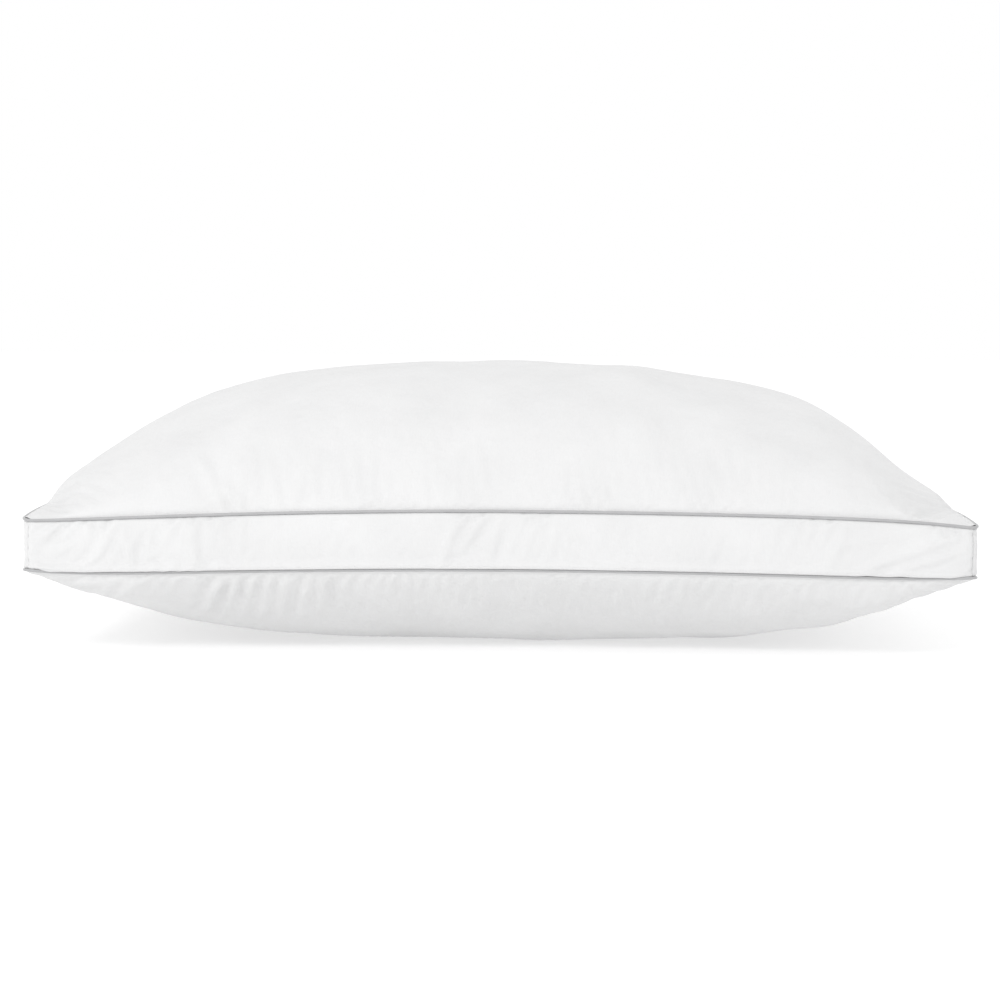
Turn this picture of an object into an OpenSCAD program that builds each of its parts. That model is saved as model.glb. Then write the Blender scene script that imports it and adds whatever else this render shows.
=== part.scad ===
// Gusseted bed pillow: two crowned ticking panels joined by a gusset, with a
// piped seam all round the top and another all round the bottom, over loose fill.
// Origin: centre of the flat patch that it rests on. X runs along the pillow,
// Y across it, Z up. Millimetres.

/* [Overall size] */
// Length from corner to corner, along the seams
pillow_length = 735; // [600:5:920]
// Width from corner to corner, along the seams
pillow_width = 485; // [400:5:600]
// Rise of the top panel above the top seam
crown_height = 111; // [60:1:130]
// Depth of the bottom panel below the bottom seam
belly_depth = 70; // [45:1:90]
// Length of the flat patch that the pillow rests on
rest_length = 280; // [180:5:480]
// Width of the flat patch that the pillow rests on
rest_width = 180; // [120:5:320]

/* [Seam outline] */
// How far a short side curves in between its corners
end_pull_in = 14; // [0:1:25]
// How far a long side curves in between its corners
side_pull_in = 11; // [0:1:25]
// Radius of the seam round a corner
corner_radius = 9; // [6:1:20]
// How far both seams sink from the middle of a side to its corners
corner_sag = 5.5; // [0:0.5:8]
// How far each seam leans towards the other at a corner
corner_pinch = 4; // [0:0.5:6]
// How far the top seam droops on the way to the left end
left_droop = 5.5; // [0:0.5:7]

/* [Gusset] */
// Height of the gusset, from seam to seam
gusset_height = 46; // [30:1:75]
// How far the gusset bulges out between its seams
gusset_bulge = 3; // [0:0.5:8]

/* [Cloth and seams] */
// Thickness of the ticking
cloth = 0.6; // [0.4:0.1:1.2]
// Thickness of the piping's bias strip
bias_cloth = 0.4; // [0.3:0.1:0.8]
// Diameter of the cord inside the piping
cord_diameter = 2; // [1.8:0.1:5]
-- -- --
• **Problem to work on**:
Your answer should be one number: how many lines in the material above contain the string "that".

• **The output**:
4